Il y a ensuite l’engagement en faveur d’une plus grande justice sociale et d’un système économique qui soit mis au service de l’homme et du bien commun. Une de nos tâches, en tant que témoins de l’amour de Dieu, est de faire entendre le cri des pauvres afin qu’ils ne soient pas abandonnés aux lois d’une économie qui semble parfois ne voir en l’homme qu’un consommateur.
Je sais que Votre Grâce est particulièrement sensible à toutes ces questions, sur lesquelles nous partageons de nombreux points de vue. Je suis également au courant de votre engagement pour favoriser la réconciliation et la résolution des conflits entre les nations. A ce propos, avec Mgr Nichols, vous avez fait appel aux autorités afin qu’elles trouvent au conflit syrien une solution pacifique, capable de garantir aussi la sécurité de toute la population, y compris des minorités dont font partie les anciennes communautés chrétiennes locales. Comme vous l’avez fait remarquer, nous autres chrétiens, nous portons la paix et la grâce comme un trésor à offrir au monde, mais ces dons ne peuvent produire de fruit que lorsque les chrétiens vivent et travaillent ensemble dans l’harmonie. Il sera ainsi plus facile de contribuer à construire des relations respectueuses et de coexistence pacifique avec tous ceux qui appartiennent à d’autres religions ainsi qu’avec les non-croyants.

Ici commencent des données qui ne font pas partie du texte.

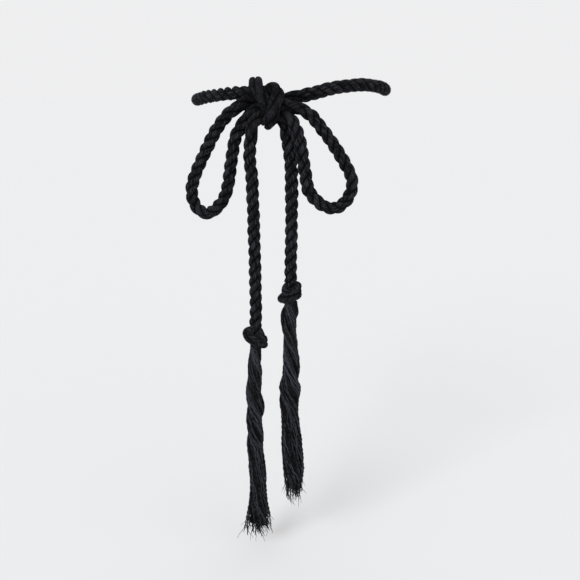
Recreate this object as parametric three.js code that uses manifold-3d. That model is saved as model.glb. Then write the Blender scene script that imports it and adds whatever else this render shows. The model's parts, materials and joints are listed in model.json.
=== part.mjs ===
// Rope belt tied in a bow, as it sits on a waist. Millimetres, +Z up, the bow faces -Y.
// The origin is the middle of the waist hollow. Left and right are as seen from the front.
// One three-strand rope makes all of it: it is followed here from the left tassel to the right one.
import * as THREE from "three";
import Module from "manifold-3d";
import { mergeVertices } from "three/addons/utils/BufferGeometryUtils.js";

const wasm = await Module();
wasm.setup();

// Driving sizes of the rope
const ROPE_DIAMETER = 13;
const ROPE_LAY = 33; // the length in which a strand goes once round the rope
const STRANDS = 3;
const GROOVE_SHARE = 0.84; // a groove's distance from the rope's middle, over the rope's radius
const END_KNOT_SQUEEZE = 0.93; // how thick the rope is in a tight end knot, over its free thickness
const BOW_KNOT_SWELL = 0.05; // how much wider it is pressed in the bow's knot
const JOINT_GAP = 0.3; // between two nodes of the one rope

// Driving sizes of the belt
const WAIST_HALF_WIDTH = 108.5; // to the rope's middle
const WAIST_HALF_DEPTH = 84;
const LEFT_TAIL_END = 243; // how far below the origin the rope of a tail meets its end knot
const RIGHT_TAIL_END = 193;
const TAIL_OUT = 38; // how far the hanging tails stand in front of the waist line
const END_KNOT_HEIGHT = 24.5;
const LEFT_TASSEL_LENGTH = 232;
const RIGHT_TASSEL_LENGTH = 238;
const TASSEL_WIDTH = 20; // of a tassel's middle, which the shares in its table follow
const TASSEL_DEPTH_SHARE = 0.9; // a tassel's depth over its width

// How finely the shapes are cut
const STEPS_PER_LAY = 8.5;
const LOBE_POINTS = [
  // turn: share of a strand's arc, reach: share of the rope's radius
  { turn: 0, reach: GROOVE_SHARE },
  { turn: 1 / 2, reach: 1 },
];
const SAMPLES_PER_POINT = 14;
const LOCKS = 3;
const LOCK_SIDES = 8;
const LOCK_STEPS = 16;

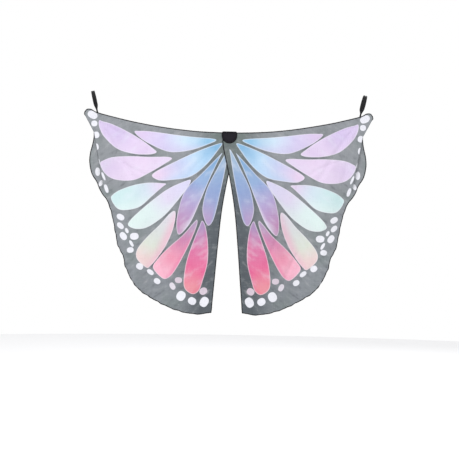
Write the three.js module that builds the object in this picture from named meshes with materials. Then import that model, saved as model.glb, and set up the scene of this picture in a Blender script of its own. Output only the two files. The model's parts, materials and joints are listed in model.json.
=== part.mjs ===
// Fairy wings: two butterfly wing panels of printed fabric that meet at a half-round patch, which
// fastens at the top of the wearer's back, with an elastic wrist loop at each top outer corner.
// Millimetres, +Z up, +X to the wearer's right, +Y the way the wearer faces. The origin is the centre
// of the hook tape's face that rests on the dress.
import * as THREE from 'three';
import { mergeVertices } from 'three/addons/utils/BufferGeometryUtils.js';

// Fabric and clearances
const fabricThickness = 1.5;
const seamGap = 0.3;
const edgingWidth = 2.6;

// Centre patch and what is sewn to it
const patchWidth = 43;
const patchHeight = 33;
const patchThickness = 2;
const threadWidth = 0.8;
const stitchInset = 2.2;
const tapeWidth = 38;
const tapeHeight = 24;
const tapeThickness = 1.6;
const tapeCornerRadius = 3;

// One wing, from the centre line out and from its top edge down
const wingReach = 420;
const wingDrop = 525;
const wingTopBelowPatchTop = 2.2;
const overlapPastCentre = 19;
const bottomGapHalf = 44;
const foldPastPatch = 1;
const attachShare = 0.914;
const attachRiseShare = 0.106;
const topEdgePower = 1.8;

// How the cloth hangs in depth; the margin's fold line and step are placed in shares of reach and drop
const forwardReach = 65;
const rampStart = 4;
const rampEndShare = 0.857;
const rampBlend = 0.15;
const hemWave = 11;
const hemWaveCount = 2.6;
const waveFade = 90;
const marginStep = 12;
const marginRun = 16;
const marginFoldReach = 0.938;
const marginFoldLean = 0.23;
const marginStepTop = 0;
const marginStepBottom = 0.4;
const marginStepFadeIn = 0.06;
const marginStepFadeOut = 0.1;

// Wrist loop
const wristRadius = 24.5;
const elasticWidth = 10;
const elasticThickness = 1.2;
const neckWidth = 5;
const neckHeight = 6;
const pinchHeight = 12;
const loopCentreHeight = 33.8;
const loopLean = THREE.MathUtils.degToRad(13);
const pivotAboveHem = 3.4;
const endsHeight = 13;
const tackHeight = 3.5;
const tackDrop = 2.6;
const tackThickness = 0.8;

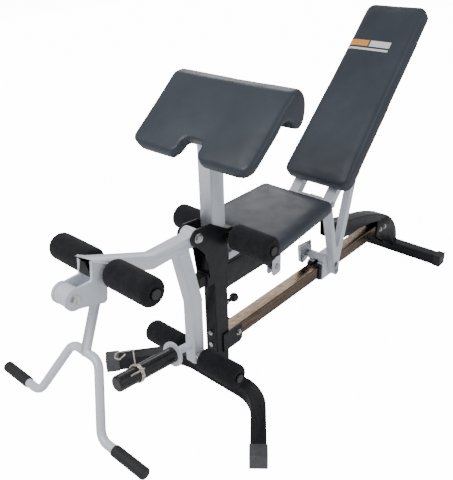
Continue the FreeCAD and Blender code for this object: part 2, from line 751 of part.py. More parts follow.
near_x = (strut_x0, strut_x0 + 40.0)
far_x = (-112.0, -72.0)
strut_x = (strut_x0, strut_x0 + strut_tube)
back_bars = []
back_holes = []
for x0, x1 in (near_x, far_x):
    outer, inner = tube(on_back(0, 0), on_back(640, 0), strut_tube, x0, x1)
    back_bars.append(outer)
    back_bars.append(cyl_x(back_pivot[0], back_pivot[1], 15, x0, x1))
    back_holes.append(along(on_back(20, 0), on_back(641, 0), -12.5, 12.5, x0 + 2.5, x1 - 2.5))
for s in (150.0, 560.0):
    p = on_back(s, 0)
    q = on_back(s + 30, 0)
    back_bars.append(along(p, q, -12, 12, far_x[1] - 1, near_x[0] + 1))
left_dir = ((carriage_pin[0] - back_pivot[0]), (carriage_pin[1] - back_pivot[1]))
left_len = math.hypot(*left_dir)
lu = (left_dir[0] / left_len, left_dir[1] / left_len)
foot_end = (carriage_pin[0] + lu[0] * 28, carriage_pin[1] + lu[1] * 28)
strut_top = on_back(302, 0)
left_bar = along(back_pivot, foot_end, -15, 15, strut_x[0], strut_x[1])
left_hole = along(on_back(0, 0), (carriage_pin[0] - lu[0] * 34, carriage_pin[1] - lu[1] * 34),
                  -12.5, 12.5, strut_x[0] + 2.5, strut_x[1] - 2.5)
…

L’unité à laquelle nous aspirons sincèrement est un don qui vient d’en-haut et qui se fonde dans notre communion d’amour avec le Père, le Fils et l’Esprit-Saint. Le Christ lui-même l’a promis : « que deux ou trois, en effet, soient réunis en mon nom, je suis là au milieu d’eux » (Mt 18,20). Cher frère, marchons vers l’unité, unis fraternellement dans la charité, en ayant constamment Jésus-Christ, notre frère ainé, comme point de référence. Dans l’adoration de Jésus-Christ, nous trouverons le fondement et la raison d’être de notre chemin. Puisse le Père miséricordieux entendre et exaucer les prières qu’ensemble nous lui adressons. Mettons notre espérance en lui, « dont la puissance agissant en nous est capable de faire bien au-delà, infiniment au-delà de tout ce que nous pouvons demander ou concevoir » (Ep 3, 20).